With an orbital period of about 28 days and a minimum mass 4.5 times that of the Earth, the planet orbits within the star's "habitable zone," where temperatures are neither too hot nor too cold for liquid water to exist on the planet's surface. The researchers found evidence of at least one and possibly two or three additional planets orbiting the star, which is about 22 light-years from Earth.

The team includes UC Santa Cruz astronomers Steven Vogt and Eugenio Rivera and was led by Guillem Anglada-Escudé and Paul Butler of the Carnegie Institution for Science.

 

Their work will be published by Astrophysical Journal Letters, and the manuscript will be posted online at arxiv.org/archive/astro-ph.

The host star is a member of a triple-star system and has a different makeup than our sun, with a much lower abundance of elements heavier than helium, such as iron, carbon, and silicon.

 

This discovery indicates that potentially habitable planets can occur in a greater variety of environments than previously believed.
 

 

The Carnegie Planet Finder Spectrograph

at the beginning of Summer 2008, before it was installed at the Magellan II Telescope.

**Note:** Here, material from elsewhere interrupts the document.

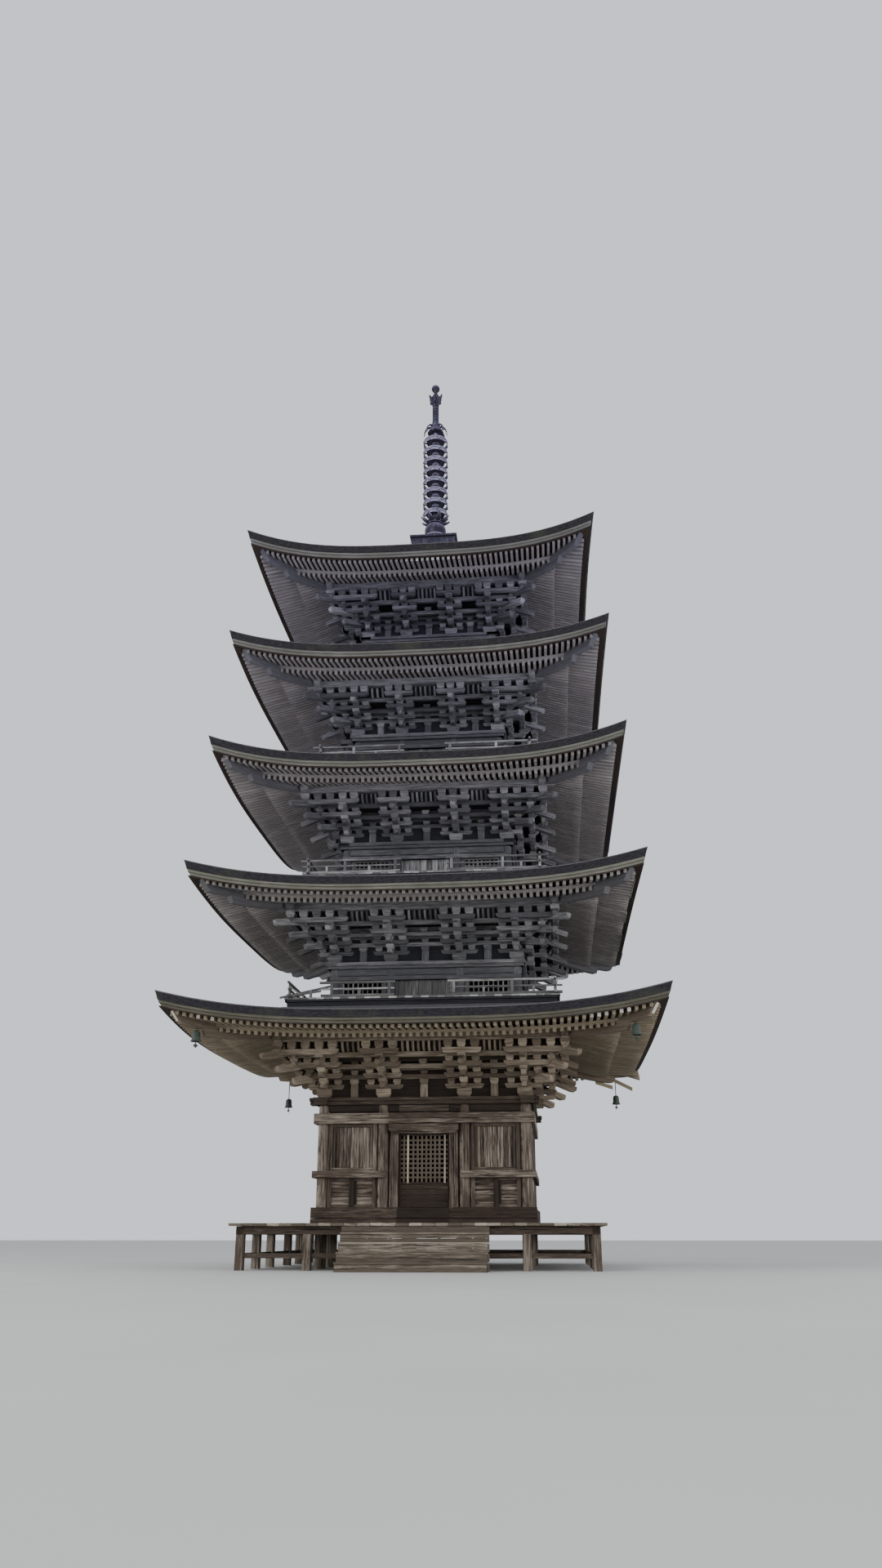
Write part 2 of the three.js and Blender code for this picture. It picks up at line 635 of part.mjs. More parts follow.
// Boarded steps up to the veranda at the front, on four strings
function addStair() {
  const rise = GROUND.floor / STAIR_STEPS;
  const back = GROUND.deck + GAP;
  const topStep = GROUND.floor - VERANDA_THICKNESS;
  const nosings = [];
  for (let i = 1; i < STAIR_STEPS; i++) {
    const front = back + (STAIR_STEPS - i) * STAIR_TREAD;
    nosings.push([front, (i - 1) * rise], [front, i * rise]);
  }
  nosings.push([back + STAIR_BOARD, (STAIR_STEPS - 1) * rise], [back + STAIR_BOARD, topStep]);
  const inner = nosings.slice(1, -1).map(([r, z]) => [r - STAIR_BOARD, z - STAIR_BOARD]);
  const undersides = [[back, topStep], ...inner.toReversed(), [nosings[0][0] - STAIR_BOARD, 0]];
  const boards = acrossFront(shapeOf([...nosings, ...undersides]), 2 * STAIR_HALF_WIDTH);
  const string = acrossFront(shapeOf([...nosings, [back, topStep], [back, 0]]), STAIR_BOARD);
  const outermost = STAIR_HALF_WIDTH - STAIR_BOARD / 2;
  const strings = [-1, -1 / 3, 1 / 3, 1].map((share) => string.translate([share * outermost, 0, 0]));
  addPiece("front_stair", join([boards, ...strings]), paleWood);
}

function addSpire() {
  const baseRim = SPIRE_BASE_TOP - SPIRE_RIM_HEIGHT;
  const base = squareRing([
    [0, CREST_Z + GAP],
    [CREST_HALF, CREST_Z + GAP],
    [CREST_HALF, baseRim],
    [CREST_HALF + SPIRE_RIM_PROUD, baseRim],
    [CREST_HALF + SPIRE_RIM_PROUD, SPIRE_BASE_TOP],
    [0, SPIRE_BASE_TOP],
  ]);
  addPiece("spire_base", base, bronze);

  const bowlBottom = SPIRE_BASE_TOP + GAP;
  const bowl = turned(
    [
      [0, bowlBottom],
      ...BOWL_OUTLINE.map(([r, rise]) => [r, bowlBottom + rise]),
      [NECK_RADIUS, BOWL_TOP],
      [0, BOWL_TOP],
    ],
    SPIRE_SIDES,
  );
  addPiece("spire_bowl", bowl, bronze);

  const lotus = turned(
    [
      [0, BOWL_TOP + GAP],
      [NECK_RADIUS, BOWL_TOP + GAP],
      ...LOTUS_OUTLINE.map(([r, rise]) => [r, BOWL_TOP + rise]),
      [LOTUS_HEART_RADIUS, MAST_BOTTOM],
      [0, MAST_BOTTOM],
    ],
    SPIRE_SIDES,
  );
  addPiece("lotus", lotus, bronze);

  const mast = [[0, MAST_BOTTOM + GAP], [MAST_RADIUS, MAST_BOTTOM + GAP]];
  for (let i = 0; i < RING_COUNT; i++) {
    const low = FIRST_RING + i * RING_PITCH - RING_HEIGHT / 2;
    const inner = RING_RADIUS - RING_WALL;
    mast.push([MAST_RADIUS, low], [RING_RADIUS, low], [RING_RADIUS, low + RING_HEIGHT]);
    mast.push([inner, low + RING_HEIGHT], [inner, low + RING_WEB], [MAST_RADIUS, low + RING_WEB]);
  }
  mast.push([MAST_RADIUS, CANOPY_TOP], [0, CANOPY_TOP]);
  addPiece("ring_mast", turned(mast, RING_SIDES), bronze);

  const bore = MAST_RADIUS + GAP;
  const canopy = turned(
    [
      [bore, CANOPY_BOTTOM],
      ...CANOPY_OUTLINE.map(([r, rise]) => [r, CANOPY_BOTTOM + rise]),
      [bore, CANOPY_TOP],
      [bore, CANOPY_BOTTOM],
    ],
    RING_SIDES,
  );
  addPiece("spire_canopy", canopy, bronze);
  const shaftHeights = [CANOPY_TOP + GAP, FLAME_BOTTOM];
  addPiece("spire_shaft", column(0, 0, SHAFT_RADIUS, RING_SIDES, shaftHeights), bronze);

  const [half, lobe] = [FLAME_HALF, FLAME_LOBE];
  const middle = (FLAME_BOTTOM + GAP + FLAME_TOP) / 2;
  const high = (FLAME_TOP - FLAME_BOTTOM - GAP) / 2;
  const outline = [[half, -lobe], [half, lobe], [lobe, high], [-lobe, high]];
  outline.push([-half, lobe], [-half, -lobe], [-lobe, -high], [lobe, -high]);
  const shape = shapeOf(outline.map(([x, z]) => [x, z + middle]));
  const leaf = acrossFront(shape, FLAME_PLATE);
  addPiece("flame", leaf.add(quarterTurned(leaf, 1)), bronze);

  const ball = new THREE.SphereGeometry(JEWEL_RADIUS, RING_SIDES, JEWEL_ROWS);
  ball.rotateX(Math.PI / 2);
  ball.translate(0, 0, TOTAL_HEIGHT - JEWEL_RADIUS);
  const neckHeights = [FLAME_TOP + GAP, TOTAL_HEIGHT - JEWEL_RADIUS];
  const neck = column(0, 0, JEWEL_NECK_RADIUS, RING_SIDES, neckHeights);
  addPiece("jewel", solid(ball).add(neck), bronze);
}

addVeranda();
addStair();
addGroundWalls();
addDoorway();
addDoorLeaf();
STOREYS.forEach((storey, index) => {
  const number = index + 1;
  if (index > 0) {
    addPiece(`balcony_${number}`, balcony(storey, STOREYS[index - 1]), paleWood);
    addPiece(`walls_${number}`, upperWalls(storey), upperWood);
    addPiece(`plate_${number}`, plate(storey), upperWood);
  }
  addPiece(`brackets_${number}`, brackets(storey), upperWood);
  addRoof(storey, number);
});
addSpire();

export default pagoda;
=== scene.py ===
# %% [markdown]
# # A five-storey timber pagoda
# The tower was built and measured as plain solids first. This lesson dresses those solids: it loads them,
# and then makes every rafter, bracket block, balustrade, lattice bar and shingle course in their place.
# Blender works in metres here, the front of the tower faces -Y and Z is up.

# %% Load the measured solids
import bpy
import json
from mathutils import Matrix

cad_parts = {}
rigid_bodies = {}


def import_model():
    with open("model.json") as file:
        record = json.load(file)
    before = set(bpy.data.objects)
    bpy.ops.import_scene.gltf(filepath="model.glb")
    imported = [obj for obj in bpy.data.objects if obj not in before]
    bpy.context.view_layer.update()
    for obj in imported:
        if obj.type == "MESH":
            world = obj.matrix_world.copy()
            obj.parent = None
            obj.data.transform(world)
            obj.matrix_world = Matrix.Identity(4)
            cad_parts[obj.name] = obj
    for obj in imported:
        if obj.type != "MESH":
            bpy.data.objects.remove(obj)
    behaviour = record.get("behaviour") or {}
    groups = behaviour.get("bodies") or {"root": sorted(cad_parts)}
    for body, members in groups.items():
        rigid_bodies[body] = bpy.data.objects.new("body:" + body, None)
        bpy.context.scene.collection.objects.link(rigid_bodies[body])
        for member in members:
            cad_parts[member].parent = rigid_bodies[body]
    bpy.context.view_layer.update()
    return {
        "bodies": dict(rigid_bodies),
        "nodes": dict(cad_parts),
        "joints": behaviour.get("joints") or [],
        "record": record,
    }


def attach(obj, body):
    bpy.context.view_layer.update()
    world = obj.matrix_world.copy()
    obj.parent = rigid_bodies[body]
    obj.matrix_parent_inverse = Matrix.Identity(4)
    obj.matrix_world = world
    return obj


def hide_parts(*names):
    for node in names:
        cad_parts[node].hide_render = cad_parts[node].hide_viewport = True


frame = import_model()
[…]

Credit: Carnegie Institute of Washingon

 


The researchers used public data from the European Southern Observatory and analyzed it with a novel data-analysis method.

 

They also incorporated new measurements from the W. M. Keck Observatory's High Resolution Echelle Spectrograph and the new Carnegie Planet Finder Spectrograph at the Magellan II Telescope.

 

Their planet-finding technique involved measuring the small wobbles in a star's motion caused by the gravitational tug of a planet.

The host star, called GJ 667C, is an M-class dwarf star. The other two stars in the triple-star system (GJ 667AB) are a pair of orange K dwarfs, with a concentration of heavy elements only 25 percent that of our sun's.

 

 

The star, GJ 667C.

Credit: Digitized Sky Survey

 

 

Such elements are the building blocks of terrestrial planets, so it was thought to be less likely for metal-depleted star systems to have an abundance of low-mass planets.

"This was expected to be a rather unlikely star to host planets. Yet there they are, around a very nearby, metal-poor example of the most common type of star in our galaxy," said Vogt, a professor of astronomy and astrophysics at UCSC.

 

"The detection of this planet, this nearby and this soon, implies that our galaxy must be teeming with billions of potentially habitable rocky planets."

GJ 667C had previously been observed to have a super-Earth (GJ 667Cb) with a period of 7.2 days, although this finding was never published. This planet orbits so close to the star that it would be too hot for liquid water.

 

The new study started with the aim of obtaining the orbital parameters of this super-Earth.


 

The team also incorporated new measurements

from the High Resolution Echelle Spectrograph at the W.M. Keck Observatory,

located on the island of Hawai'

Image Credit: Pablo McLoud/WMKO

 


But in addition to this first candidate, the research team found the clear signal of a new planet (GJ 667Cc) with an orbital period of 28.15 days and a minimum mass of 4.5 times that of Earth.

 

The new planet receives 90 percent of the light that Earth receives. However, because most of its incoming light is in the infrared, a higher percentage of this incoming energy should be absorbed by the planet.

 

When both these effects are taken into account, the planet is expected to absorb about the same amount of energy from its star that the Earth absorbs from the Sun.

"This planet is the new best candidate to support liquid water and, perhaps, life as we know it," Anglada-Escudé said.

The team found that the system might also contain a gas-giant planet and an additional super-Earth with an orbital period of 75 days. However, further observations are needed to confirm these two possibilities.

"With the advent of a new generation of instruments, researchers will be able to survey many M dwarf stars for similar planets and eventually look for spectroscopic signatures of life in one of these worlds," said Anglada-Escudé, who was with Carnegie when he conducted the research, but has since moved on to the University of Gottingen.